Friday, November 15, 2013

'Sachin Slept On Dining Table, Then Scored 148 At Sydney!'

By Raman Kapoor | INN Live

They first met at the age of 13 and went on to form one of the all-time greatest ODI opening pairs. As Sachin Tendulkar is playing his last Test, former teammate and captain Sourav Ganguly pays tribute to him in an exclusive interview with INN Live.

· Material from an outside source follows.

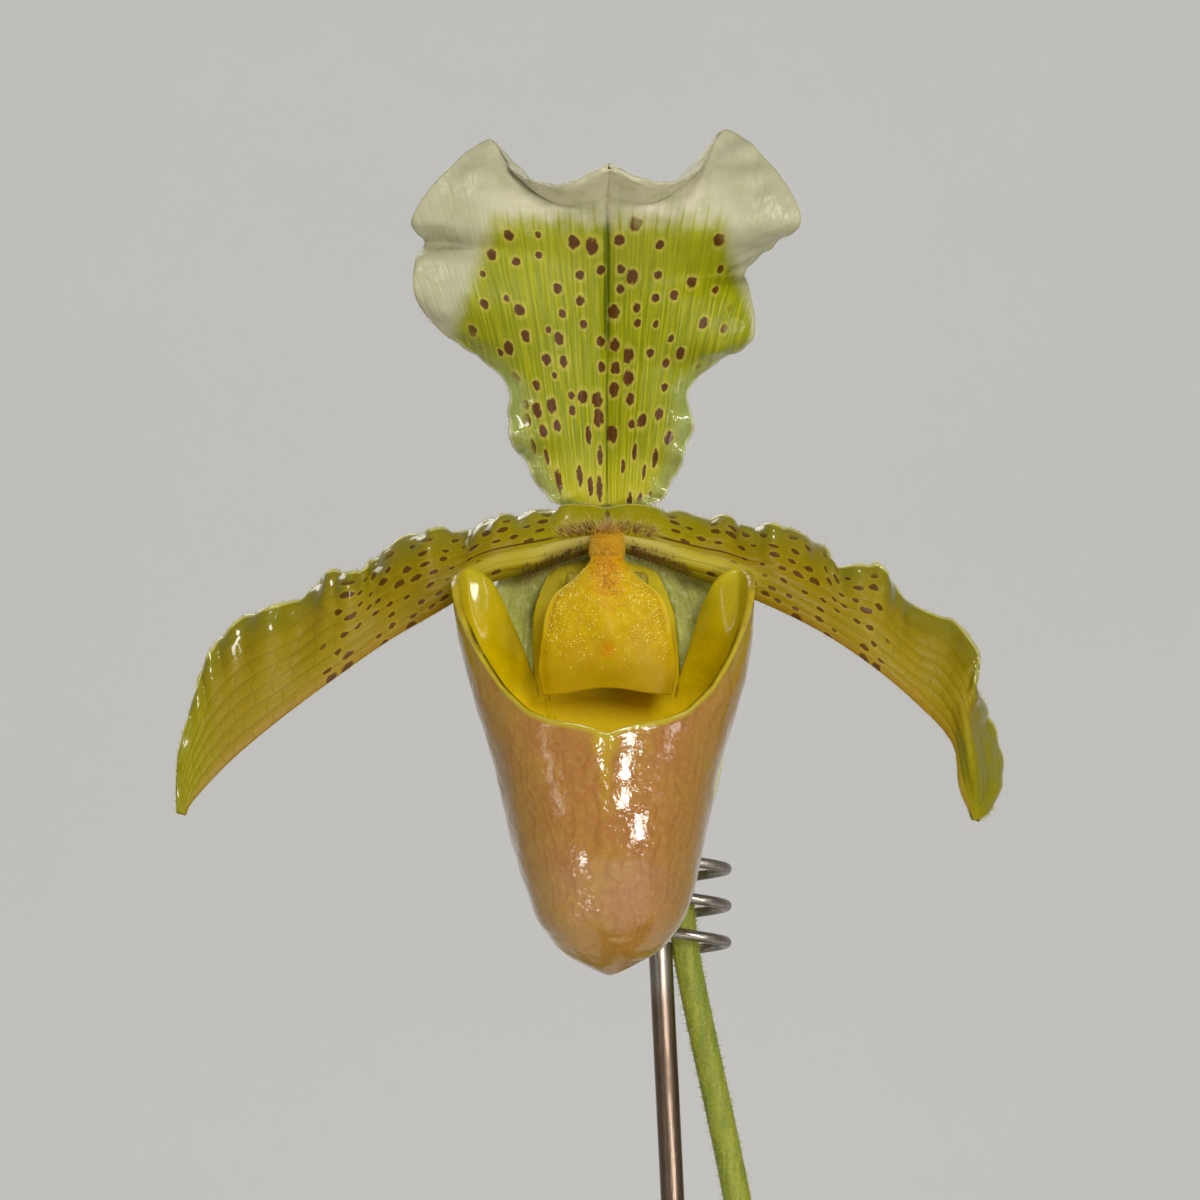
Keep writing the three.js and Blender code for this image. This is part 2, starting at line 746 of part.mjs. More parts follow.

Sachin and I go back a long way. The first time I met him was at an under-14 camp at Indore, when both of us were 13 years old. The first thing I noticed about the curly-haired boy from Mumbai was that he just loved to bat. He was the first at the nets and just kept batting. Such was his passion and intensity that Vasu sir (Vasu Paranjpe, who was conducting the camp) had to occasionally pull him out to give others a chance. At the camp itself, it was apparent that he was blessed with special talent. 
We were roommates during India’s tour of Australia in 1992 and I remember his actions in Sydney on the night before he got his first hundred in Australia. Sachin didn’t sleep a wink. He kept telling me where he’d hit Craig McDermott and the others! By midnight I was asleep, leaving him to his devices. 
    
The next day he told me in the dressing room that he was severely sleep-deprived and would snooze on the dining table. I was to wake up him up at the fall of the next wicket. Sachin was batting at number six and I woke him up when Azhar got out. He said he was feeling refreshed. It was strange how he could just sleep on top of a dining table and then go out and play an amazing innings of 148 not out! 
    
However, his best of the series was yet to come. It came at Perth in what was then easily the fastest wicket in the world. Sachin’s height made it more difficult for him because with the exaggerated bounce on the track, it was impossible for a short man to get forward to the pitch of the ball. Yet he managed to play shots in front of the wicket. I can say with certainty that it was the best innings of his career. To score a hundred on that wicket against the Australian attack was simply sensational. Most of our other batsmen weren’t even able to put bat on ball and here was an 18-year-old putting together a real batting masterclass. 
    
I was dropped after the Australia tour and it was only in 1996 that Sachin and I got together in England. I had batted well in the tour games leading up to the Tests and he came up to me one day to say my opportunity would soon be coming. I hadn’t played the first Test and though he got a hundred at Edgbaston we lost the match to go down 0-1. It was in the second Test that I got my opportunity. I was to bat at three while Sachin was at No. 4. We were both not out overnight in our first innings and he kept telling me to play straight and get behind the line of the ball.
    
Next morning he got out to a peach from Chris Lewis while I managed to get to a century. At tea when I went back to the dressing room my bat had started to make a creaky sound as a result of the pounding it had taken. Sachin came up to me and said that I should drink my tea while he’d tape up my bat so that I could keep playing with it through the innings. At the end of the day he said it was just a start and I should not give it away. It was unbelievable how involved he was with the game at all times. 
    
It was during this tour that Sachin started addressing me as ‘Dadi’ while I started calling him “Chhoto Babu’. He noticed that I was often tense and started talking to me in pidgin Bangla to make me laugh and ease my tension. Throughout our careers, he would make it a point to talk me in broken Bangla. The day I retired, he said, “Whom will I speak to in Bengali now?” 
    
Having batted together for years, I found him always open to suggestion. This willingness to adjust distinguishes him from others. He would often advise me and on many occasions cautioned me from trying to play too many shots on the off side. We could read each other’s mind and that made batting together really enjoyable. 
    
I also had the privilege of captaining him for many years and I could go and on about him but I will restrict myself to one incident. This was during the 2003 World Cup in South Africa. Pakistan scored a challenging 273 at Centurion. As we walked back, I asked Sachin if we should have a team talk. He was clear we shouldn’t. 
    
He said we were already playing very well and there was no need to disturb the momentum. Talk would only end up confusing the boys. I dropped the idea and left it to him to go out there and do the needful. Needless to say, he did. It was definitely the tournament’s most high-pressure encounter and he delivered when it mattered the most. 
    
Now that Sachin is retiring, there’s much talk about his legacy. As far as I’m concerned, I haven’t seen Bradman but Sachin is as close to perfection as you can get. His insatiable hunger combined with incredible talent makes him a real genius. When people criticize him, all I say is ‘100 international hundreds’. Can you imagine the hunger of a player who has scored 100 international centuries? He leaves nothing to chance. That’s why I will always say that Lara was a great and Ponting too was brilliant but Sachin, without any hesitation, is a step higher then the rest.